Júlia Castanheira[1]
Flávio Iglesias Pessuto[2]
Matheus Soares Matos[3]
Às vésperas da 28ª Conferência das Partes (COP28), evento que reúne líderes políticos e entidades globais para reavaliar os compromissos globais e desafios assumidos no Acordo de Paris em 2015, o Brasil se encontra em momento de importante avanço institucional em sua agenda climática: a normatização de seu mercado de redução de emissões, ou, simplesmente, mercado de carbono.

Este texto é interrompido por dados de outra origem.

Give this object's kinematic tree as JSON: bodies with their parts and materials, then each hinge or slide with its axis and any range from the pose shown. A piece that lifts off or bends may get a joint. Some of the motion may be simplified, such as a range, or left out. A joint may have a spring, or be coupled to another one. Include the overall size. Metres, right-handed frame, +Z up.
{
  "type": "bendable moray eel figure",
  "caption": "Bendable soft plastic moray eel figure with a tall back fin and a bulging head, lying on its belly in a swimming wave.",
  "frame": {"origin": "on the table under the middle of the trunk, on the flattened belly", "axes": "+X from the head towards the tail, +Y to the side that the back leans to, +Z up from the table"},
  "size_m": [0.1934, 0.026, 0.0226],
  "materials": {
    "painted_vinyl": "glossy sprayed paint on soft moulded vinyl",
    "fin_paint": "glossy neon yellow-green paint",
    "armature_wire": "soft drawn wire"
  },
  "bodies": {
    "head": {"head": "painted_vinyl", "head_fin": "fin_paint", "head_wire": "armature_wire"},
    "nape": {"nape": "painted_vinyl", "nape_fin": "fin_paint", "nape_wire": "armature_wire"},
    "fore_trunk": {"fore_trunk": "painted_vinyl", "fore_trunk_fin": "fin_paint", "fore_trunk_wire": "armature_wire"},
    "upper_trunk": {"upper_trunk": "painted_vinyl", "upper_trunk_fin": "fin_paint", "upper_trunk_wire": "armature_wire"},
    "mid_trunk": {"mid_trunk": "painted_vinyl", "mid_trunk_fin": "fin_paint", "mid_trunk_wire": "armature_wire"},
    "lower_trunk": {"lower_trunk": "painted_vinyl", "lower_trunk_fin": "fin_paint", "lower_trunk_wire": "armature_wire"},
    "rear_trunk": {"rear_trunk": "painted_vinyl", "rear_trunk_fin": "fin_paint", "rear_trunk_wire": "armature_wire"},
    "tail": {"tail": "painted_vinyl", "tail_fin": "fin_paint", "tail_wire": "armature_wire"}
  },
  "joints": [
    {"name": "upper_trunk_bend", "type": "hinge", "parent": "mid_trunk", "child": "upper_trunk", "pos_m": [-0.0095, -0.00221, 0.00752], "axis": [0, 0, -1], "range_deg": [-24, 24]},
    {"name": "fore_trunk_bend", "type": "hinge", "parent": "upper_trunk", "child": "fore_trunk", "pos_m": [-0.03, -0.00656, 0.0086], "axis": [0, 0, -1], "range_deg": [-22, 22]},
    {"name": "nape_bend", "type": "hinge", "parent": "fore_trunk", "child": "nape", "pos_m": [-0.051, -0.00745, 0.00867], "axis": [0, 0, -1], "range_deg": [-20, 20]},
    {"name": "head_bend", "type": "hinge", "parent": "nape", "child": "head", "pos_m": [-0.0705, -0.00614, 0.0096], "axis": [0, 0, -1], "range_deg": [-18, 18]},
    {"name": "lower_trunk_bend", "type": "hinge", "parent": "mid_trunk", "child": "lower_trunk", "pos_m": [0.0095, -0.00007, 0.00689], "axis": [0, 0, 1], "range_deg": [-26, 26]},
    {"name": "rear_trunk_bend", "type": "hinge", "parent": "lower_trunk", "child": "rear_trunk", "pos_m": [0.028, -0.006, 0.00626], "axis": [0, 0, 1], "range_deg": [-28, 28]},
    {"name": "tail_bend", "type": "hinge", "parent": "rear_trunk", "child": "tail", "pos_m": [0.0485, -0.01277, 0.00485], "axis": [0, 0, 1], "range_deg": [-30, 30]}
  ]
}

O mercado brasileiro de redução de emissões, como referenciado na Política Nacional sobre Mudanças Climáticas (Lei n. 12.187/2009) é um dos pilares dos esforços dos órgãos da administração pública brasileira, em conjunto com a iniciativa privada, para promover o desenvolvimento sustentável, crescimento econômico, erradicação da pobreza e redução de emissões de gases do efeito estufa (GEE) na atmosfera.

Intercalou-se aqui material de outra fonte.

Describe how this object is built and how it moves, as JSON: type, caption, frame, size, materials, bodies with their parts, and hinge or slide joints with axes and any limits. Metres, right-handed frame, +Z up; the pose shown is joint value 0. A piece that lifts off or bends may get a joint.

A estruturação do mercado brasileiro de carbono terá como premissa o atingimento dos compromissos assumidos pelo Brasil na Convenção-Quadro das Nações Unidas sobre Mudança do Clima, no Protocolo de Quioto e outras convenções internacionais.
Como já se esperava, a regulamentação desse mercado tem sido monitorada com especial atenção por empresas brasileiras que estarão submetidas às normas, obrigações e sanções previstas no marco legal (isto é, aquelas empresas que registrem um determinado patamar de emissões de GEE na atmosfera). Esses agentes farão parte do chamado “mercado regulado” de carbono.
Contudo, a definição normativa também será essencial para o desenvolvimento de um ecossistema de investimentos e negócios sustentáveis, com alta capacidade de geração de renda, empregos e riquezas para o Brasil, a partir da capacidade natural e geográfica do País de sediar projetos de redução ou remoção de carbono da atmosfera. Parece ser chegado o momento, finalmente, de lapidar a joia verde[4] brasileira.
No mercado regulado, as autoridades governamentais definirão os setores da economia que serão monitorados e que terão limites de emissões[5] (em tCO2e[6]). Esses agentes regulados terão incentivos (construído principalmente sob sanções) para reduzir suas emissões e, em não o fazendo, terão de buscar compensar suas emissões por meio da negociação de ativos que expressem não emissões ou remoção de carbono, isto é, nos termos da legislação em desenvolvimento, as cotas brasileiras de emissões e os certificados de redução ou remoção verificada de emissões.
O mercado voluntário tenderá a se desenvolver em aprimoramento ao que já vinha ocorrendo desde o Protocolo de Quioto, a partir de empresas e entidades buscando implementar estratégia de descarbonização para fins de contribuição para a mudança climática e, evidentemente, geração de receitas e qualificação de produtos e serviços. O principal ativo deste mercado segue sendo o crédito de carbono.
Um primeiro aspecto de evidente importância a ser impulsionado pelo mercado brasileiro de redução de emissões é que o Brasil possa alcançar os objetivos de descarbonização de suas atividades de acordo com sua Contribuição Nacionalmente Determinada (CND), compromisso assumido perante as Nações Unidas. A CND o Brasil deve reduzir as suas emissões em 48% até 2025 e 53% até 2030[7].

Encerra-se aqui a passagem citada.